# Kigurumi ‘fursuits’?



## WizardLizard (Apr 12, 2018)

Hello, forums! So fursuits are neat, but they’re also huge, expensive, *hot*, hard to see and move in, and impractical to travel with, which is why I’ve never been interested in owning one. I’ve been having a lot of fun lately making kigurumi, though, and I was thinking they might be good as a less expensive/bulky fursuit alternative for casual wear (or, like, sleeping in, they’re _super _comfy). Just trying to gauge potential interest before I get too far ahead of myself and start messing around with patterns and stuff, which I tend to do >>” Would anyone ever think about buying a custom kigu of their sona?


----------



## PaletteManokit (Apr 12, 2018)

Actually, a lot of people do c: And I know that there are at least 5 people who make custom Kigus for people, so yeah, and I've even thought of doing it ^-^


----------



## WolfoxeCrevan (Apr 12, 2018)

I would LOVE to get a kigu!! Especially a custom sona one! x3


----------



## Ginza (Apr 12, 2018)

I also would love to get a Kigu.. not gonna lie...

Not sure how much I’d wear it, but I’m sure it would be fun occasionally. The problem, is that they’re so expensive >.<


----------



## WizardLizard (Apr 12, 2018)

PaletteManokit said:


> Actually, a lot of people do c: And I know that there are at least 5 people who make custom Kigus for people, so yeah, and I've even thought of doing it ^-^



Ooh, good to know! I only saw a couple people doing them on etsy, but I’m new here and don’t really know where furries hang out online (seems like maybe discord is popular?) Thanks!



WolfoxeCrevan said:


> I would LOVE to get a kigu!! Especially a custom sona one! x3


Cool!



Ginza said:


> I also would love to get a Kigu.. not gonna lie...
> 
> Not sure how much I’d wear it, but I’m sure it would be fun occasionally.

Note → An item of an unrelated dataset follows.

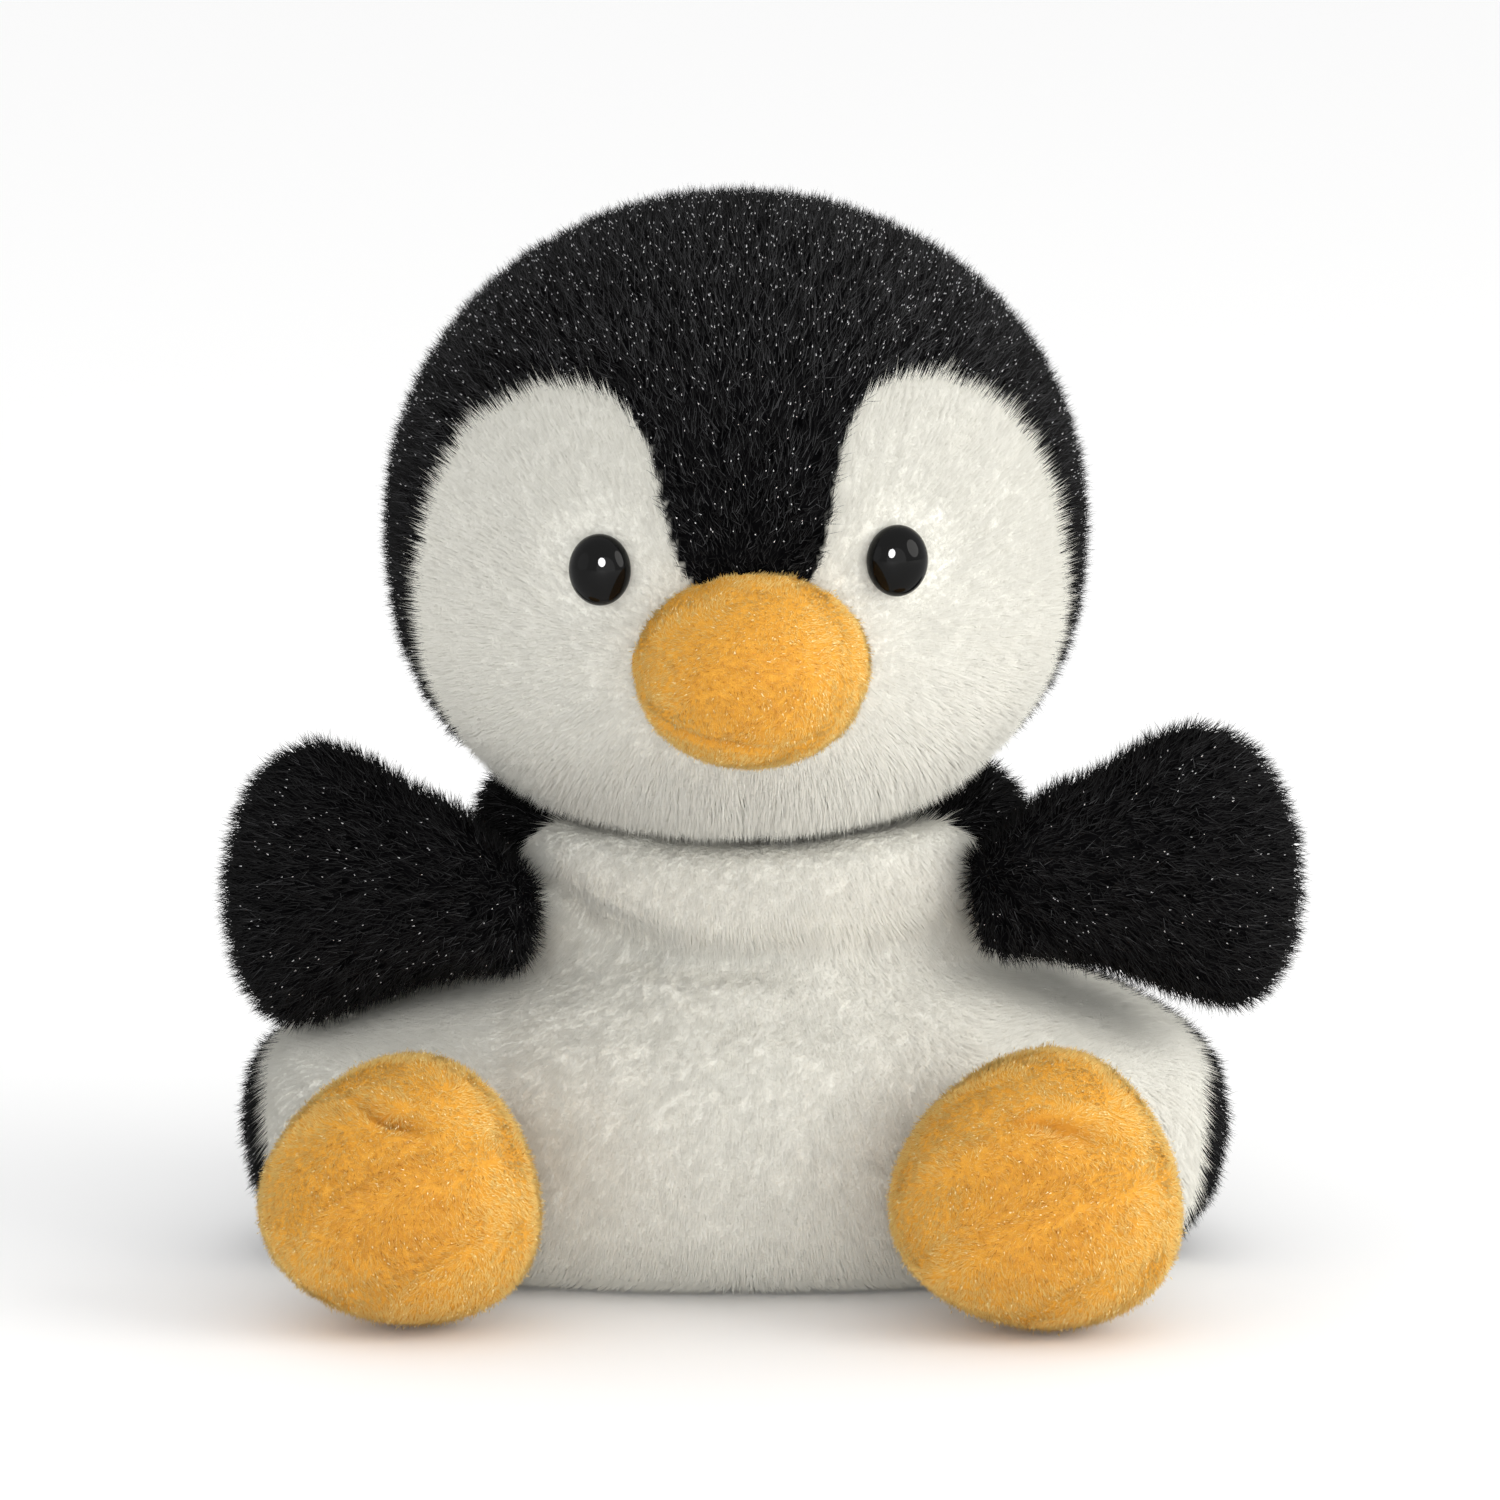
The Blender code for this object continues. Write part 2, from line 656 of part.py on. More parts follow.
def pad_half(outline, centre, side, depth, wall):
    """Half of a stuffed pad as an open bowl; side is -1 for the front and 1 for the back."""
    shares = np.array([0.25, 0.6, 0.84, 0.96, 1.0])
    spread = np.linalg.norm(outline - centre, axis=1).mean()
    rings = []
    for scale, reach in ((1.0, depth), (1 - wall / spread, depth - wall)):
        layer = []
        for share in shares:
            flat = centre + (outline - centre) * scale * share
            height = side * (GAP / 2 + reach * np.sqrt(max(0.0, 1 - share**2.3)))
            layer.append(np.stack([flat[:, 0], np.full(len(flat), height), flat[:, 1]], axis=1))
        rings += layer if scale == 1.0 else layer[::-1]
    return ring_stack(rings)


def pad_filling(outline, centre, front, back, wall):
    shares = np.array([0.35, 0.75, 1.0])
    spread = np.linalg.norm(outline - centre, axis=1).mean()
    scale = 1 - (wall + 0.9 * MM) / spread
    rings = []
    for side, depth in ((-1, front), (1, back)):
        layer = []
        for share in shares:
            flat = centre + (outline - centre) * scale * share
            lift = np.sqrt(max(0.0, 1 - share**2.3))
            height = side * (0.4 * MM + (depth - wall - FILL_GAP - 0.5 * MM) * lift)
            layer.append(np.stack([flat[:, 0], np.full(len(flat), height), flat[:, 1]], axis=1))
        rings += layer if side < 0 else layer[::-1]
    return ring_stack(rings)


def build_pad(name, labels, outline, centre, depths, pivot, shift, mats):
    parts = [
        (name + "_" + labels[0], pad_half(outline, centre, -1, depths[0], CLOTH), mats[0]),
        (name + "_" + labels[1], pad_half(outline, centre, 1, depths[1], CLOTH), mats[0]),
        (name + "_stuffing", pad_filling(outline, centre, *depths, CLOTH), mats[1]),
    ]
    for node, (points, faces), mat in parts:
        moved = [np.array(p) + np.array([0.0, shift, 0.0]) for p in points]
        solid(node, moved, faces, mat, pivot)


def build_wings(black, fibre):
    curve = catmull_rom(WING_OUTLINE, STEPS_PER_SEAM_SPAN, closed=True) * MM
    centre = np.array(WING_CENTRE) * MM
    poses = {
        "wing_right": (1, WING_RIGHT_PIVOT, WING_RIGHT_SWEEP, -WING_RIGHT_LIFT),
        "wing_left": (-1, WING_LEFT_PIVOT, -WING_LEFT_SWEEP, WING_LEFT_LIFT),
    }
    for name, (sign, place, sweep, lift) in poses.items():
        pivot = empty_at(name + "_pivot", place, (0.0, lift, sweep))
        outline = curve * np.array([sign, 1.0])
        middle = centre * np.array([sign, 1.0])
        depths = (WING_HALF_THICKNESS, WING_HALF_THICKNESS)
        build_pad(name, ("front", "back"), outline, middle, depths, pivot, 0.0, (black, fibre))


def build_feet(orange, fibre):
    angles = np.linspace(0, 2 * np.pi, 24, endpoint=False)
    circle = np.stack([np.cos(angles), FOOT_HEIGHT_RATIO * np.sin(angles)], axis=1)
    poses = {
        "foot_right": (FOOT_RIGHT_PIVOT, FOOT_RIGHT_SPLAY, FOOT_RIGHT_HALF_WIDTH),
        "foot_left": (FOOT_LEFT_PIVOT, FOOT_LEFT_SPLAY, FOOT_LEFT_HALF_WIDTH),
    }
    for name, (place, splay, half_width) in poses.items():
        outline = circle * half_width
        pivot = empty_at(name + "_pivot", place, (FOOT_TIP, 0.0, splay))
        depths = (FOOT_SOLE_DEPTH, FOOT_HEEL_DEPTH)
        shift = -FOOT_HEEL_DEPTH - GAP / 2
        build_pad(
            name, ("sole", "heel"), outline, np.zeros(2), depths, pivot, shift, (orange, fibre)
        )


def main():
    clear_scene()
    black = new_material("plush_black", BLACK, 0.9)
    white = new_material("plush_white", WHITE, 0.9)
    orange = new_material("plush_orange", ORANGE, 0.9)
    fibre = new_material("fibre_filling", FIBRE, 0.95)
    bag_mat = new_material("pellet_bag_cloth", (0.78, 0.78, 0.76), 0.8)
    bean_mat = new_material("pellets", (0.85, 0.85, 0.83), 0.5)
    eye_mat = new_material("eye_gloss", (0.006, 0.005, 0.005), 0.06)
    plastic = new_material("washer_plastic", (0.75, 0.75, 0.72), 0.4)

    neck = empty_at("neck_pivot", NECK_PIVOT, (0.0, 0.0, HEAD_TURN_REST))
    nod = empty_at("nod_pivot", (0.0, 0.0, 0.0), (0.0, HEAD_ROLL_REST, 0.0), neck)
    head = empty_at("head_centre", (0.0, 0.0, HEAD_CENTRE_ABOVE_PIVOT), (0.0, 0.0, 0.0), nod)

    build_head(head, black, white, orange, fibre, plastic, eye_mat)
    build_body(black, white, fibre, bag_mat, bean_mat)
    build_neck(neck, white)
    build_wings(black, fibre)
    build_feet(orange, fibre)


main()
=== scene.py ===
"""Looks of the seated plush penguin: stuffed skins, their fur, the eyes, light and camera.

Lengths are metres in the row frame: +Z up, the penguin faces -Y, +X is the viewer's right.
"""
import math

import bmesh
import bpy
import numpy as np
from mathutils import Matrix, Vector
from mathutils.bvhtree import BVHTree


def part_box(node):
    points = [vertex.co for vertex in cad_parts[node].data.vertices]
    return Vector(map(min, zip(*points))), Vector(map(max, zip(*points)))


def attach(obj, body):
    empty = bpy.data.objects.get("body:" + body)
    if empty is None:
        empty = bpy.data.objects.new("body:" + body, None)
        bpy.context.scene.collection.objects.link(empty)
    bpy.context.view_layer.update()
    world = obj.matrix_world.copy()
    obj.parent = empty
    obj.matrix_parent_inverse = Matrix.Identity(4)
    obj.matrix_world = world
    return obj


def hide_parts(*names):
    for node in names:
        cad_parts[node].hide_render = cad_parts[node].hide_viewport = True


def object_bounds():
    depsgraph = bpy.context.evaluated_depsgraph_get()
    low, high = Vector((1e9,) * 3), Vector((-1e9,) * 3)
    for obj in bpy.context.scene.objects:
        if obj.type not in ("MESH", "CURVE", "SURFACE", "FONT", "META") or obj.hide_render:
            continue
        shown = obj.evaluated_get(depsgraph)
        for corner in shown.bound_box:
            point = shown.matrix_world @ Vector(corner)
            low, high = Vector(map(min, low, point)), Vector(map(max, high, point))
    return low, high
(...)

The problem, is that they’re so expensive >.<


Yeahhhh, nice fleece is surprisingly pricey :c I’d rather get a $100-200 kigu than a $2000 fursuit, though.


----------



## PaletteManokit (Apr 12, 2018)

WizardLizard said:


> Ooh, good to know! I only saw a couple people doing them on etsy, but I’m new here and don’t really know where furries hang out online (seems like maybe discord is popular?) Thanks!
> .


I believe the most popular place furries hang out is probably FurAffinity c: Either that or maybe YouTube, Instagram, Twitter, social media in general?


----------



## WolfoxeCrevan (Apr 12, 2018)

PaletteManokit said:


> I believe the most popular place furries hang out is probably FurAffinity c: Either that or maybe YouTube, Instagram, Twitter, social media in general?


Discord probably XD


----------



## Findabayr (May 4, 2021)

Are there any alternatives for a better price?


----------



## MaryHm99 (May 4, 2021)

I don`t know why would you purchase one. I mean they are so unpractical and cost a lot! Relating traveling, no problem at all! I have seen once a group of teens dressed in fursuits at the airport  it remembered me about myself travelinga only with a hand luggage with all the clothes dressed on myself ahaha student reality!! Anyway, why don`t you just purchase and adult onesie? It is almost the same, but costs less and is much more comfortable to wear. My kids used to sleep in kigurumi onesies and they were feeling very comfortable. But I guess they are only the home version, idk if you could wear it outside.


----------



## the sleepiest kitty (May 4, 2021)

Cool idea! A Kigu of Annabelle seems more my style, rather than an actual fursuit (I'm uncomfortable with the idea of wearing a fursuit).


----------



## just.chillin (May 7, 2021)

Owning a kigu is the closest thing to having a fursuit I've ever gone, in a way it's sort of a cost friendly fursuit already.


----------



## dead account bye (May 18, 2021)

Thought this thread was going to be about animegao kigurumi


----------